I can't even explain how much that meant to me. Pete's younger sister got pregnant "accidentally" (of course!) within a year of her wedding, so the in-laws have one granddaughter already. I don't know why, but somehow that fact together with their lack of communication about our infertility had actually left me feeling slightly hurt, though I knew there wasn't any reason to be and completely understood where they were. Pete talked to his mom later that afternoon and just let her know that we do appreciate being asked about how things are going. It's therapeutic to talk about it, and to know people care and are praying for us.


He also encouraged her to call me sometime next week, when he'll be gone (Sunday through Friday). She probably will. And I have to say that I'm actually a little nervous about it. I dislike talking on the phone, and I've never talked to her about issues I'm really, deeply struggling with. So I anticipate some awkwardness, and I hate awkwardness. I also anticipate that I might cry, thus compounding the awkwardness--especially on the phone. But if she does call, I know she'll be stepping out of her way to show love to me, so I suppose I can be a little vulnerable and at least talk back.

7 comments:

Kakunaa said...

I love what you posted on FB. Very powerful. And perhaps this will be a turn for the positive in your relationship with the IL's. Maybe a new person to lean on? To support you? See where it goes, but take care of you!

Adele said...

I'm so glad that you got that response, from someone who so obviously thinks about it, and about you, on a regular basis. It's lovely and I teared up a bit reading it.

It's so hard, isn't it? I realize that so often people who do know don't know what to say and so often they say nothing. It's just...hard.
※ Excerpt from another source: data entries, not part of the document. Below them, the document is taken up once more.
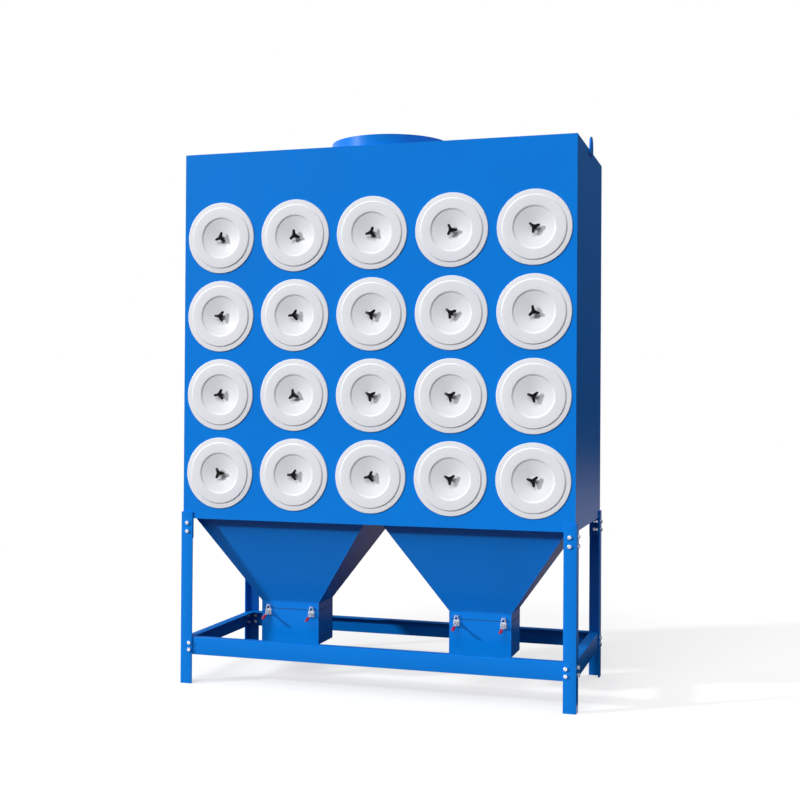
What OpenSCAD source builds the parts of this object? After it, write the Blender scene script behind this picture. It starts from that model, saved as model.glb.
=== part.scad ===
// Cartridge dust collector: a sheet-steel cabinet with twenty filter cartridges behind
// round covers, two hoppers with dust bins below, all on a bolted angle-iron stand.
// Millimetres, +Z up, the covers face -Y. The origin is on the floor, in the middle of the
// overall width and depth.

/* [Cabinet] */
// Width of the cabinet across the front
cab_w = 2100; // [2080:10:2600]
// Depth of the cabinet, front face to rear face
cab_d = 900; // [860:10:1300]
// Height of the cabinet
cab_h = 1945; // [1800:5:2600]
// Height of the cabinet's underside above the floor
under_h = 880; // [800:10:1100]
// Thickness of the cabinet's sheet steel
sheet = 3; // [2:0.5:5]
// Depth of the dusty chamber, front face to tube sheet
chamber_d = 690; // [600:10:740]

/* [Filters] */
// Columns of cartridges
cols = 5; // [2:1:5]
// Rows of cartridges
rows = 4; // [2:1:4]
// Distance of the outer columns' axes from the cabinet's sides
side_edge = 210; // [205:1:260]
// Depth of the top row's axes below the roof
top_edge = 451; // [240:1:500]
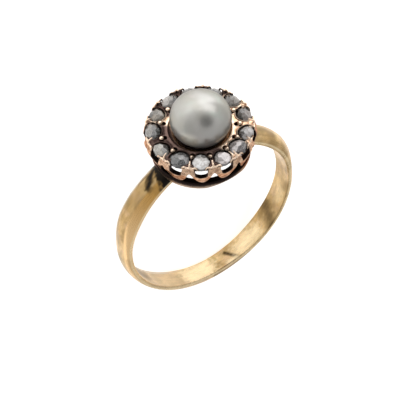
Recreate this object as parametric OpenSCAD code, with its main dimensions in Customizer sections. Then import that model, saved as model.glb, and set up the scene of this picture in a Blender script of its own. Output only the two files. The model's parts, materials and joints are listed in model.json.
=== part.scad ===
// Pearl and rose-cut diamond cluster ring.
// A D-section gold band carries a pierced round gallery with one pearl and a circle of diamonds.
// The ring is drawn about the centre of its finger hole and then laid on its side, as it rests.

/* [Band] */
// Inside diameter of the finger hole
finger_d = 17.5; // [17:0.1:18]
// Straight height of the band's two edges
band_edge = 0.3; // [0.2:0.05:0.5]
// How far each half of the band runs round from the bottom, in degrees
band_end = 157; // [154:1:158]

/* [Gallery] */
// Outer radius of the base ring
base_r = 4.6; // [4.5:0.05:4.7]
// Radius of the gallery wall at its widest
rim_r = 5.28; // [5.2:0.02:5.4]
// Radius of the wall's top edge
crown_r = 5.02; // [4.95:0.01:5.1]
// Thickness of the pierced wall
wall_t = 0.52; // [0.4:0.02:0.6]
// Width of each window under a diamond
window_w = 1.16; // [1:0.02:1.4]

/* [Pearl] */
// Radius of the pearl at its widest
pearl_r = 2.9; // [2.7:0.05:2.95]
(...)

But a very, very nice outcome to a difficult day.

Nico said...

I am totally tearing up at your post and your MIL's response. I'm so glad that you will have another shoulder to lean on through all this. She sounds like a real sweetheart.

Sky said...

I have been thinking about your post all afternoon and even now, I'm crying again.
Your FB was real and raw.
Your momIL response was transforming.

It transforms your heartache (and bitterness) into compassion and heartache.
It transforms your relationship with your ILs to one of support and openness.
Thanks so much for sharing about it. I really hope this is a good first step in creating a support network for you through this process. Let us know how ur conversation with her goes next week?

We have not told my MiL about our 3rd miscarriage as she has been grieving the loss of her husband for the last 4 months ago. We didn't want to give her more things to be sad about or to give her the impression that we were unable or too burdened to give her the support, care, and time she needs from us on a a daily basis. I understand your heartache in not being able or not feeling welcome to share about things that way SOO heavily in your heart.
If I could, I would give u a big hug.

Anonymous said...

Aw - that is a great gift and it sounds like your MIL not only loves you but truly cares about you. I also love the FB post - it was too the point while also reminding others to remember not everyone is happy the day is here.

AnxiousMummyto3 said...

I'm so happy that your mother-in-law reached out to you like that and responded to your need. If it is awkward, so be it. I think you can definitely talk back. You are strong enough to share even a little bit of this journey with her.
**sorry for my lack of comments lately-slap me!**
xx

Anonymous said...

Wow, that was nice of your MIL. Sometimes all we want is some acknowledgement... happy ICLW!